Après s'être intéressée au courant saint-simonien et avoir flirté avec les idées socialistes, Eugénie fut séduite par le vent de liberté qui souffla en France à la suite de la Révolution de 1848. Elle s'engagea dans la lutte pour l'obtention du droit de divorcer et du droit de vote. Elle fonde à cette fin en mars 1848 le premier journal féministe et républicain: La Voix des femmes: journal socialiste et politique, organe d'intérêt pour toutes les femmes. Ce journal est soutenu par un club politique auquel participent de nombreuses féministes. Ce mouvement n'est pas réservé aux femmes et des hommes comme Jean Macé y participent.

En avril 1848, La Voix des femmes propose la candidature de George Sand aux élections à l'Assemblée constituante. Cependant, cette dernière désavoue l'initiative et le gouvernement conservateur décide en juin 1848 d'interdire les clubs de femmes (vous trouverez ci-dessous en pdf les différents éléments du débat ainsi qu'un excellent article de l'historienne Michelle Perrot sur les femmes dans la révolution de 1848). Meurtrie et blessée, Eugénie décide de se retirer de la vie politique et de s'exiler à Genève où elle traduit Charles Dickens.
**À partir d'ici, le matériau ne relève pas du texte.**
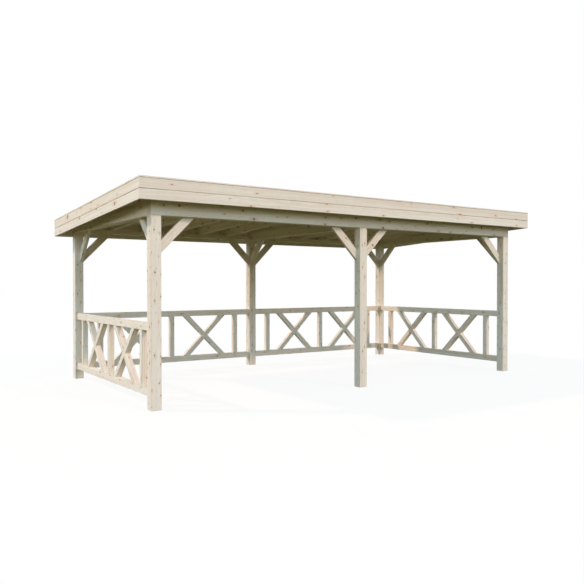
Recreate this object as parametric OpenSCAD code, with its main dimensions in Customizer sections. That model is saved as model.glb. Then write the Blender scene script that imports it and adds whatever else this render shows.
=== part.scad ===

Le désespoir, le contexte politique moins favorable et les blessures infligées par une opinion publique sexiste, poussent Eugénie à gommer une partie de son engagement dans ses écrits autobiographiques. Elle se replie alors sur sa vie de famille. Les méandres de son existence permettent de comprendre comment l'histoire des femmes se contruit parfois dans un silence contraint et forcé par l'époque. Les lettres d'Eugénie montre que loin de renier son engagement féministe, elle continue en réalité à le suivre à distance.